Nun sag ich mal provozierend: wer keine Regeln kennt, kann auch keine brechen! Oder ist allein schon der Umstand, Gitarre (oder sonstein Instrument) zu spielen, ohne Regeln zu kennen, ein Regelbruch? Da fällt mir ein Zitat aus Ödön von Horvath's "Jugend ohne Gott ein": Daß sie (die Jugendlichen) es (die Regeln) ablehnen, ist ja schon schlimm. Schlimmer noch ist aber, wie sie es ablehnen, nämlich ohne es zu kennen. Am schlimmsten ist aber, daß sie es überhaupt nicht kennenlernen wollen!
Ich finde es weitaus cooler, die Regeln zu kennen, zu beherrschen (ich kann es nicht!), bewußt zu brechen ... irgendwann wird die ständige Grenzüberschreitung selbstverständlich und die Grenze wird unwichtig.
Daß die Regeln (die Modes mit ihrer Harmonielehre) von den amerikanischen Schnellspielerkaderschmieden (Berklee?) erfunden wurden, kann schon sein, aber was ist schlimm daran? Ich finde es a) sehr gut, daß damit die ersten Schritte zur Improvisation im Jazz entzaubert wurden und b) auch höchst notwendig für eine Hochschule. Wie sonst sollte Studenten was beigebracht werden können, wenn der Lehrstoff nicht greifbar, also theoretisch aufgearbeitet ist? Um wieviel schwerer war es für Musiker in den 50er und 60er Jahren, im Jazz Fuß zu fassen?
Ich stimme Groby's Motto auch voll zu: Regeln sind zum Brechen da, denn immer nur amtlich, gemäß den Regeln zu improvisieren (inside-Spiel), ist im Vergleich zu einem Solo mit gekonnt (!) gebrochenen Regeln (outside), stinklangweilig. Allerdings merkt man's einem Solisten schnell an, ob er nur wild, regellos (und planlos!) rumfudelt oder ob er weíß, was er spielt, vor allem dann, wenn er von einer outside-Phrase zurückkommt und die Spannung gekonnt auflöst.

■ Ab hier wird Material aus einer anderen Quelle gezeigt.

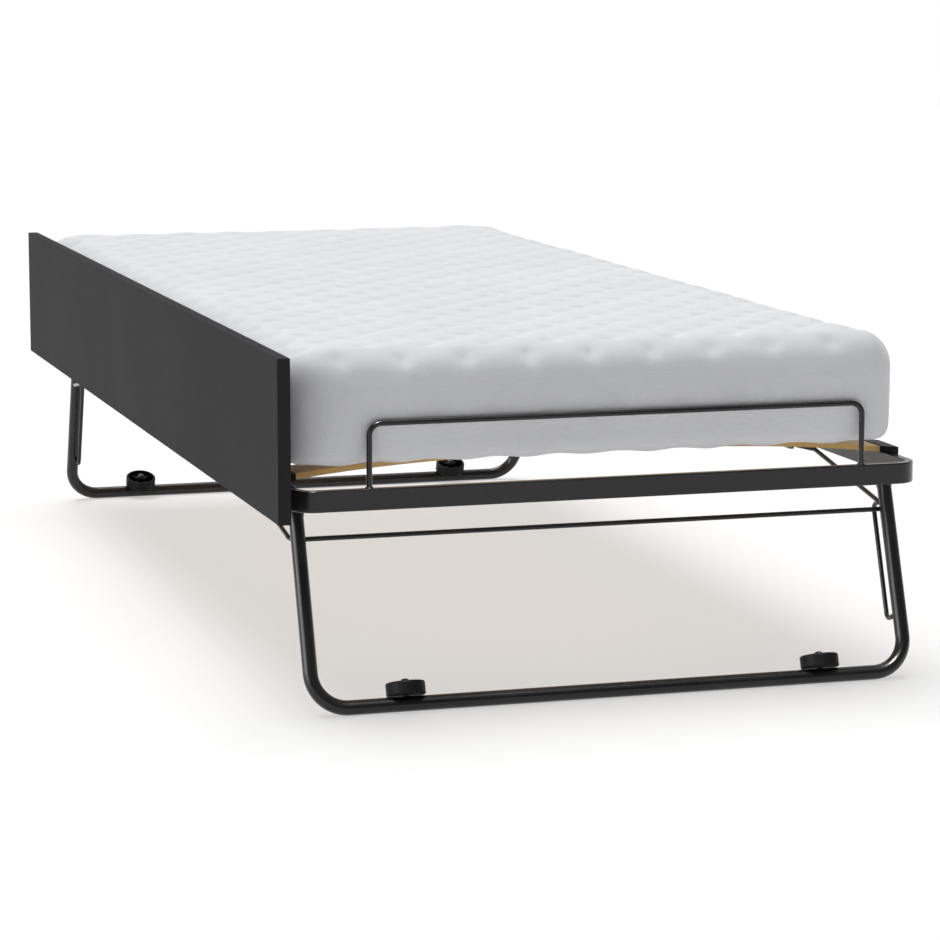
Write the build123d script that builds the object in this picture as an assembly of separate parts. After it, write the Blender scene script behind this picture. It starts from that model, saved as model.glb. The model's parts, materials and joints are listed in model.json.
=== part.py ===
from build123d import *
import math
import os

# Low single bed on two folding legs, with a board along one long side.
# Row frame: +X points away from the board, +Y from the foot end to the head end, +Z up.
# The origin is on the floor, under the middle of the whole object. All sizes in millimetres.

# ---- driving dimensions -------------------------------------------------------------------

# front board
BOARD_LENGTH = 2000.0
BOARD_HEIGHT = 224.0
BOARD_THICKNESS = 18.0
BOARD_BOTTOM = 279.0
BOARD_OUTER_X = -478.25

# steel frame of flat rectangular tube, standing on its narrow side
FRAME_WIDTH = 916.0
FRAME_LENGTH = 1900.0
FRAME_CENTRE_X = 14.75
FRAME_TOP = 314.5
TUBE_HEIGHT = 30.0
TUBE_THICKNESS = 12.0
TUBE_WALL = 1.5
TUBE_EDGE = 1.8
CORNER_RADIUS = 34.0

# sprung slats and the caps that hold their ends
SLAT_COUNT = 14
SLAT_WIDTH = 68.0
SLAT_THICKNESS = 8.0
SLAT_RISE = 20.9
SLAT_BOW = 2.7
SLAT_HALF_SPAN = 434.75
SLAT_INSERTION = 12.0
SLAT_BOTTOM = FRAME_TOP + 2.5
FIRST_SLAT_FROM_END = 125.5
CAP_LENGTH = 28.75
CAP_WIDTH = 75.0
CAP_SEAT_FROM_MOUTH = 11.2
CAP_LIP_FROM_MOUTH = 23.4
CAP_LIP_DEPTH = 3.5
CAP_MOUTH_HEIGHT = 11.8
CAP_OUTER_HEIGHT = 8.5

# mattress, which hangs over the head-end bar, and the wire hoop that stops it at the foot end
MATTRESS_LEFT = -454.25
MATTRESS_WIDTH = 904.0
MATTRESS_BOTTOM = FRAME_TOP + 32.0
MATTRESS_HEIGHT = 148.0
MATTRESS_EDGE = 35.0
HOOP_WIRE_RADIUS = 4.0
HOOP_HALF_SPAN = 360.5
HOOP_HEIGHT = 88.4
HOOP_BEND = 17.0
GAP_TO_HOOP = 0.5

# middle of the legs, braces, rollers and hoop, which are set off from the frame's middle
GEAR_CENTRE_X = 22.75

# folding leg: a U of round tube, splayed outwards
LEG_RADIUS = 10.5
LEG_WALL = 1.5
LEG_HALF_SPAN = 439.5
LEG_BEND = 50.0
LEG_FOOT_FROM_END = 11.2
LEG_SPLAY = math.radians(19.76)
PIVOT_HEIGHT = 265.6
LEG_PAST_PIVOT = 9.0
LEG_FOLD = math.pi / 2 + LEG_SPLAY

# pivot hardware
PIN_RADIUS = 4.0
RUNNING_CLEARANCE = 0.05
TAB_THICKNESS = 5.0
TAB_RADIUS = 8.0
TAB_NECK = 4.0
TAB_FLANGE = 3.0
TAB_FLANGE_REACH = 10.0
FORK_SLOT = 5.5
FORK_DEPTH = 9.0
PIN_HALF_LENGTH = 10.4

# brace: a U of wire whose middle runs behind both leg tubes
BRACE_RADIUS = 3.5
BRACE_ALONG_LEG = 238.9
BRACE_OFF_LEG = 14.7
BRACE_HALF_SPAN = 447.0
BRACE_SLOPE = math.radians(9.7)
BRACE_LENGTH = 350.0
BRACE_JOG_START = 280.0
BRACE_JOG_END = 304.0
BRACE_INNER_SPAN = 425.0
BRACE_PIN_END = 437.0

# track on the rail for the brace's end pin
TRACK_FACE = 433.0
TRACK_CLEARANCE = 0.5
TRACK_WALL = 4.5
TRACK_STEPS = 12

# wire that keeps the brace against the leg tube
KEEPER_RADIUS = 3.4
KEEPER_INBOARD = 5.5
KEEPER_OFF_LEG = 33.4
KEEPER_TOP = 249.0
KEEPER_BOTTOM = 80.0
KEEPER_BEND = 9.0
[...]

Ich muß da Michael (Jacuzzi) ein wenig widersprechen, wenn er sagt, regeln brechen sei der erste Schritt zum Regeln machen (oder verstehe ich ihn falsch?). Denn erst müssen die Regeln gemacht werden (das haben zum Glück schon andere in Berklee getan), dann müssen sie gelernt werden und dann können sie gebrochen werden. Irgendwann wird dann die eine oder andere coole Art, eine althergebrachte Regel zu brechen selbst zur Regel. Im Free Jazz wurden alle damals bekannten Regeln gebrochen. Er hat sich aber nicht etabliert, kaum einer spielt heute noch free. Jazz ist nicht immer nur auf der Suche nach Regelbrüchen.
Aber vorsicht: ich bin gerade auf dem besten & verkehrten Wege, Jazz & Musik allgemein&so auf Modes/Harmonien, ihre Regeln und deren Brüche zu reduzieren. Das ist ja nur ein Teilaspekt von Musik (zwar wichtig, aber auch nicht sooo bedeutend).